The story of Horton also functions as a symbol for Asante’s larger thoughts on the essential role of art and music as a path to liberation. “Horton’s poetry,” Asante writes, “is the North Star that delivered his freedom.” For Uzi and Nasir, their music and lyrics play the same role. In one of the book’s more memorable scenes, Asante describes how, when he was 10 and Uzi was incarcerated in Arizona, Asante played the rapper Nas’ “N.Y. State of Mind” for his brother over the phone. This is 1991, and Asante has to hold the corded phone to his boombox speaker. The music is so revelatory that the other inmates gather to listen with Uzi over the phone. They react to Nas’ “bars as if they were NBA dunks,” Asante writes. “I hear the click boom clank of Black fists beating on stone and metal. I can feel their heads nodding, their arms flying in approval and solidarity.” It is, for Asante, a mystical, magical moment, connecting with his brother via music through prison walls on the other side of the country.
The other major character in the novel is Asante’s mother, contemporary dance choreographer Kariamu Welsh Asante, whom he affectionately refers to as Nna.
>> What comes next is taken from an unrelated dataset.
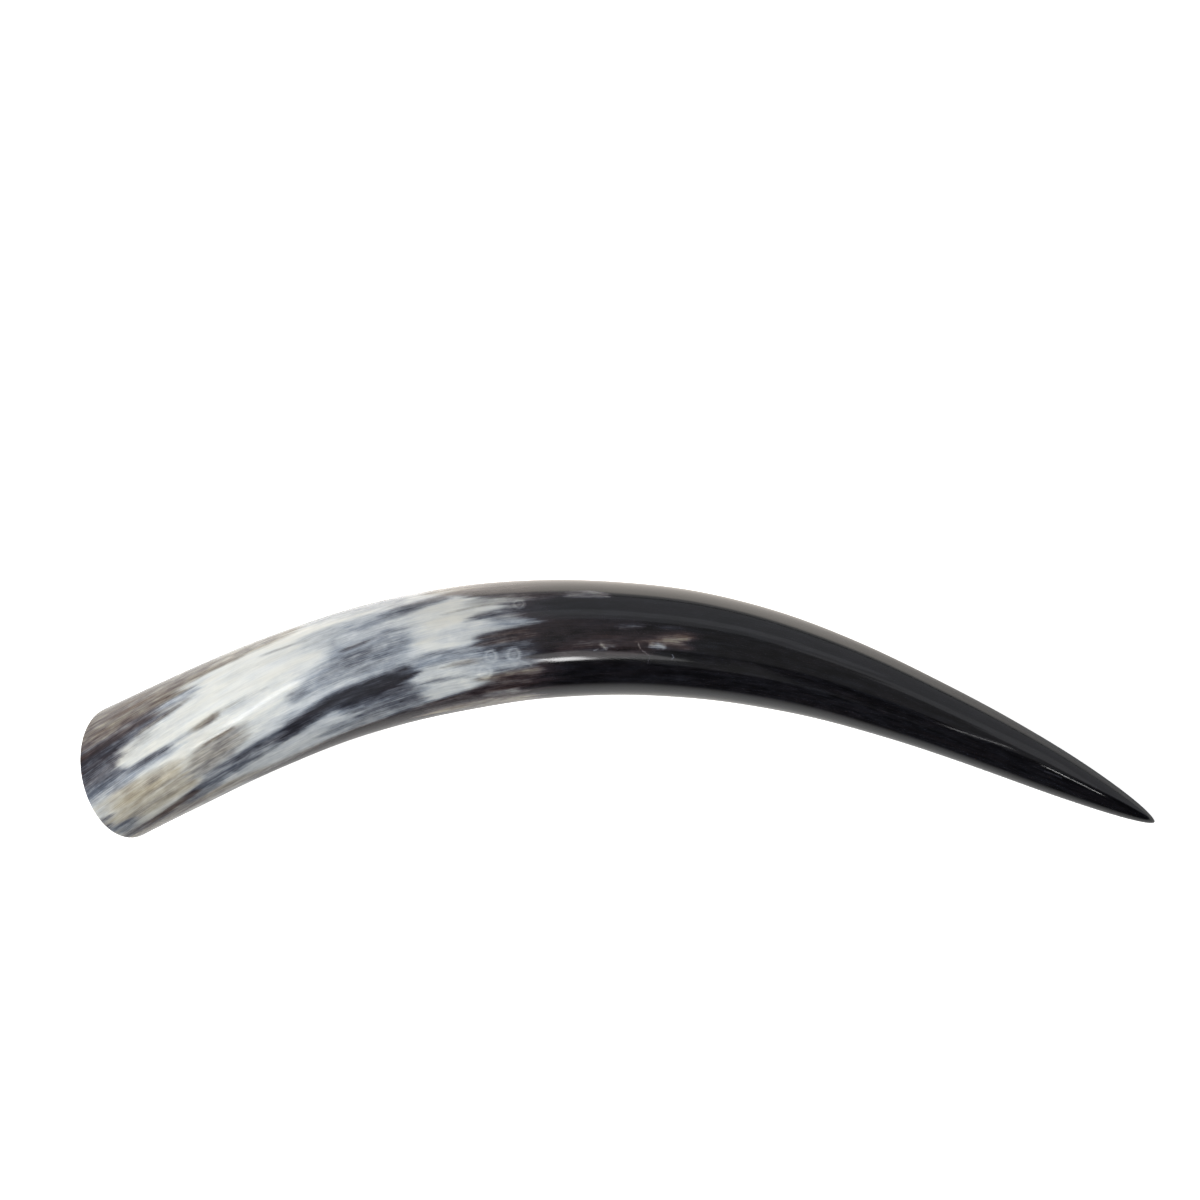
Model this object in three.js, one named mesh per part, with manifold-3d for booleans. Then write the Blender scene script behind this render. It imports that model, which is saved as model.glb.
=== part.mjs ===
// A polished cow horn, hollow at its sawn base and solid towards its tip, lying on its side.
// Millimetres, +Z up. The origin is the middle of its footprint, on the surface that it lies on.
// X runs from the sawn end to the tip, and +Y is the outside of the bend.
import * as THREE from "three";
import { mergeVertices } from "three/addons/utils/BufferGeometryUtils.js";
import Module from "manifold-3d";

// The horn as it grew, at equal steps from behind the saw cut to the tip:
// the place of its axis seen from above, and its width there.
const STATIONS = [
  { x: -256, y: -43, width: 60 },
  { x: -196.5, y: -14.5, width: 57 },
  { x: -136, y: 11, width: 56 },
  { x: -72, y: 27, width: 55 },
  { x: -6.5, y: 31, width: 51 },
  { x: 58.5, y: 22.5, width: 44.5 },
  { x: 121.5, y: 2, width: 33.7 },
  { x: 181.5, y: -24, width: 23.2 },
  { x: 241.4, y: -52.4, width: 0 },
];
const SECTION_FLATNESS = 0.92; // height over width of the oval section at the base; the tip is round
const TIP_BLUNTNESS = 1.6; // 1 makes the tip a plain cone, and 2 a round nose

// The horn stands on its rim, its belly and its tip, and arches off the table between them.
const REST_SHARE = 0.085; // where the rim's foot stands, as a share of the grown length
const ARCH_LIFT = 10; // the arches' clearance is about 0.58 of this

// The flat saw cut: where it crosses the axis, the heading of its normal seen from above,
// and how far it leans over, with the rim's top further out than its foot.
const SAW_SHARE = 0.063;
const SAW_HEADING = THREE.MathUtils.degToRad(14.5);
const SAW_LEAN = THREE.MathUtils.degToRad(25.5);

// The hollow that the bone core left: its width over the horn's at the saw cut, and where it closes.
const HOLLOW_RATIO = 0.84;
const HOLLOW_END_SHARE = 0.64;
const HOLLOW_TAPER = 2.2; // the wall stays thin for longer as this grows

// How finely the two curved surfaces are faceted.
const SIDES = 40;
const HORN_STEPS = 60;
const TIP_CROWDING = 0.5; // the steps get shorter towards the tip as this grows
const HOLLOW_SIDES = 28;
const HOLLOW_STEPS = 30;
const HOLLOW_CROWDING = 1.6; // and towards the hollow's end
const HOLLOW_OVERRUN_SHARE = -0.05; // the solid that cuts the hollow starts behind the horn

// A smooth line through one figure of every station, read at a share of the grown length. It runs on straight at its ends.
function through(figure) {
  const places = STATIONS.map((station, i) => new THREE.Vector3(i, figure(station), 0));
  const line = new THREE.CatmullRomCurve3(places, false, "catmullrom");
  const first = figure(STATIONS[0]);
  const slopeAtStart = (figure(STATIONS[1]) - first) * (STATIONS.length - 1);
  return (share) => (share < 0 ? first + slopeAtStart * share : line.getPoint(share).y);
}

const axisX = through((station) => station.x);
const axisY = through((station) => station.y);
// This power of the half width runs evenly to nothing at the tip.
const raisedHalfWidth = through((station) => (station.width / 2) ** TIP_BLUNTNESS);
const halfWidth = (share) => Math.max(raisedHalfWidth(share), 0) ** (1 / TIP_BLUNTNESS);
const flatness = (share) => THREE.MathUtils.lerp(SECTION_FLATNESS, 1, share);

// How far the horn's underside is off the table.
function clearance(share) {
  const along = (share - REST_SHARE) / (1 - REST_SHARE);
  return ARCH_LIFT * Math.sin(2 * Math.PI * along) * (1 - 2 * along);
}

function axisPoint(share) {
  const height = halfWidth(share) * flatness(share) + clearance(share);
  return new THREE.Vector3(axisX(share), axisY(share), height);
}

// The directions of the horn's section at a share: along the axis, to its outer side, and up.
function sectionDirections(share) {
  const step = 1e-3;
  const along = axisPoint(share).sub(axisPoint(share - step)).normalize();
  const side = new THREE.Vector3(0, 0, 1).cross(along).normalize();
  const up = along.clone().cross(side);
  return { along, side, up };
}

// One oval ring of points round the axis, scale times the horn's own section.
function ring(share, sides, scale = 1) {
  const { side, up } = sectionDirections(share);
  const centre = axisPoint(share);
  const half = halfWidth(share) * scale;
  return Array.from({ length: sides }, (_, i) => {
    const turn = (2 * Math.PI * i) / sides;
    return centre
      .clone()
      .addScaledVector(up, Math.cos(turn) * half * flatness(share))
      .addScaledVector(side, -Math.sin(turn) * half);
  });
}

// A closed solid through rings of equal size, with a flat first end, and a last end that closes on a point.
function loft(rings, lastPoint) {
  const sides = rings[0].length;
  const points = rings.flat();
  const firstCentre = points.length;
  const firstMiddle = rings[0].reduce((sum, p) => sum.add(p), new THREE.Vector3()).divideScalar(sides);
  points.push(firstMiddle, lastPoint);
  const triangles = [];
  for (let i = 0; i < sides; i++) {
    const next = (i + 1) % sides;
    triangles.push(firstCentre, next, i);
    for (let row = 0; row + 1 < rings.length; row++) {
      const near = row * sides;
      const far = near + sides;
      triangles.push(near + i, near + next, far + i);
      triangles.push(far + i, near + next, far + next);
    }
    const last = (rings.length - 1) * sides;
    triangles.push(last + i, last + next, firstCentre + 1);
  }
  return new THREE.BufferGeometry().setFromPoints(points).setIndex(triangles);
}

// The horn as grown, with rings that draw together towards the tip.
function hornGeometry() {
  const rings = [];
  for (let i = 0; i < HORN_STEPS; i++) {
    const even = i / HORN_STEPS;
    rings.push(ring(even + TIP_CROWDING * even ** 3 * (1 - even), SIDES));
  }
  return loft(rings, axisPoint(1));
}

// The hollow keeps to the horn's axis. Its width falls away from the horn's and closes in a blunt point.
function hollowGeometry() {
  const rings = [];
  for (let i = 0; i < HOLLOW_STEPS; i++) {
    const even = i / HOLLOW_STEPS;
    const crowded = 1 - (1 - even) ** HOLLOW_CROWDING;
    const share = THREE.MathUtils.lerp(HOLLOW_OVERRUN_SHARE, HOLLOW_END_SHARE, crowded);
    const depth = Math.max((share - SAW_SHARE) / (HOLLOW_END_SHARE - SAW_SHARE), 0);
    rings.push(ring(share, HOLLOW_SIDES, HOLLOW_RATIO * Math.sqrt(1 - depth ** HOLLOW_TAPER)));
  }
  return loft(rings, axisPoint(HOLLOW_END_SHARE));
}

// A block whose inner face is the saw cut.
function sawnOffGeometry() {
  const reach = 160;
  const block = new THREE.BoxGeometry(reach, reach, reach);
  block.translate(-reach / 2, 0, 0);
  block.rotateY(-SAW_LEAN);
  block.rotateZ(SAW_HEADING);
  const centre = axisPoint(SAW_SHARE);
  return block.translate(centre.x, centre.y, centre.z);
}

const wasm = await Module();
wasm.setup();

function toSolid(geometry) {
  const bare = geometry.clone();
  bare.deleteAttribute("normal");
  bare.deleteAttribute("uv");
  const merged = mergeVertices(bare);
  const vertProperties = merged.attributes.position.array;
  const triVerts = new Uint32Array(merged.index.array);
  return new wasm.Manifold(new wasm.Mesh({ numProp: 3, vertProperties, triVerts }));
}

function toGeometry(solid) {
  const { vertProperties, triVerts } = solid.getMesh();
  const geometry = new THREE.BufferGeometry();
  geometry.setAttribute("position", new THREE.BufferAttribute(vertProperties, 3));
  geometry.setIndex(new THREE.BufferAttribute(triVerts, 1));
  return geometry;
}

function cowHorn() {
  const grown = toSolid(hornGeometry());
  const hollowed = grown.subtract(toSolid(hollowGeometry()));
  const sawn = hollowed.subtract(toSolid(sawnOffGeometry()));
  const geometry = toGeometry(sawn);
  // Its footprint's middle comes exactly to the origin, and its lowest point to the surface below.
  geometry.computeBoundingBox();
  const middle = geometry.boundingBox.getCenter(new THREE.Vector3());
  geometry.translate(-middle.x, -middle.y, -geometry.boundingBox.min.z);
  geometry.computeVertexNormals();
  const keratin = new THREE.MeshStandardMaterial({ color: 0x3a3a40, roughness: 0.15, metalness: 0 });
  const mesh = new THREE.Mesh(geometry, keratin);
  mesh.name = "horn";
  return mesh;
}

const part = new THREE.Group();
part.name = "cow_horn";
part.add(cowHorn());

export default part;
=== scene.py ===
"""A polished cow horn on a pale table.

The horn is one closed surface worked out with numpy: its skin, the sawn rim and the rough hollow. Its
pigment is laid on in streaks that follow the fibres, and the nodes fray their edges. The studio is a pale
floor, soft panels and a few narrow strips whose reflections draw the thin glints along the polish.
"""

import math

import bpy
import numpy as np
from mathutils import Matrix, Vector


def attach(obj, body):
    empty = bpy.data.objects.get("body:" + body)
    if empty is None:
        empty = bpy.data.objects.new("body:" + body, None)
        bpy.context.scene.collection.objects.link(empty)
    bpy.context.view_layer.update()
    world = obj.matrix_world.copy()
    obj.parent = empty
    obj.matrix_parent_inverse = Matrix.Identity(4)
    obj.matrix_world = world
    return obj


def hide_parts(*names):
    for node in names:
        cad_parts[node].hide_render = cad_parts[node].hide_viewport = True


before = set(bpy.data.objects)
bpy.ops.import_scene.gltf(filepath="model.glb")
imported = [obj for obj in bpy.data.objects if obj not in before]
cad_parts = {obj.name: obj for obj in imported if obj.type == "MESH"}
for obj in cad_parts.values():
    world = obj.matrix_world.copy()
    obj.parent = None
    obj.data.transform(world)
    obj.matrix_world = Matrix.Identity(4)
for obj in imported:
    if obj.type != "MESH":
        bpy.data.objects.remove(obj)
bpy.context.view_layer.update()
MM = 0.001

bl_info = {
    "name": "Cow horn",
    "version": (1, 0, 0),
    "blender": (4, 5, 0),
    "location": "3D View > Sidebar > Cow horn",
    "description": "Grows a polished cow horn with streaked pigment and sets up a plain studio for it",
    "category": "Object",
}

# The horn as it grew, in millimetres, at equal steps from behind the saw cut to the tip:
# the place of its axis seen from above, x and y, and its width there.
STATIONS = [
    (-256, -43, 60),
    (-196.5, -14.5, 57),
    (-136, 11, 56),
    (-72, 27, 55),
    (-6.5, 31, 51),
    (58.5, 22.5, 44.5),
    (121.5, 2, 33.7),
    (181.5, -24, 23.2),
    (241.4, -52.4, 0),
]

# Pigments of keratin: how light each is, from 0, black, to 1, ivory,
# and how warm, from -1, bluish, to 1, brown.
PIGMENTS = {
    "ivory": (0.98, 0.08),
    "pearl": (0.88, -0.1),
    "veil": (0.7, -0.35),
    "slate": (0.47, -0.15),
    "charcoal": (0.27, 0.0),
    "black": (0.03, 0.0),
    "plum": (0.26, 0.8),
    "umber": (0.17, 0.5),
    "brown": (0.42, 0.8),
    "tan": (0.78, 0.8),
    "khaki": (0.55, 0.7),
    "moss": (0.68, 0.35),
}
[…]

Her voice is once again different from the others, and the distinctive rhythms give the book its tonal and musical complexity. As with the other characters, though, hers is a story of a passion for art and music, in her case through dance. You can feel Asante’s love for his mother in the way he relays her story, and their relationship is a key emotional foundation of the book.
There are moments toward the end of the book when one might wish for more detailed scenes, and some parts of Uzi’s story can feel a little rushed. But the way Asante ends his journey is so emotionally powerful that you can easily forgive any minor flaws. It’s a gut-punch of an ending, bringing together all the threads of this complex family history that he’s been setting up, and it completes the story on the perfect note. As with a great piece of music, the emotions and rhythms of that final chapter lingered in my mind long after I’d put down the book.
Aatif Rashid is a writer in Los Angeles and author of the novel “Portrait of Sebastian Khan.”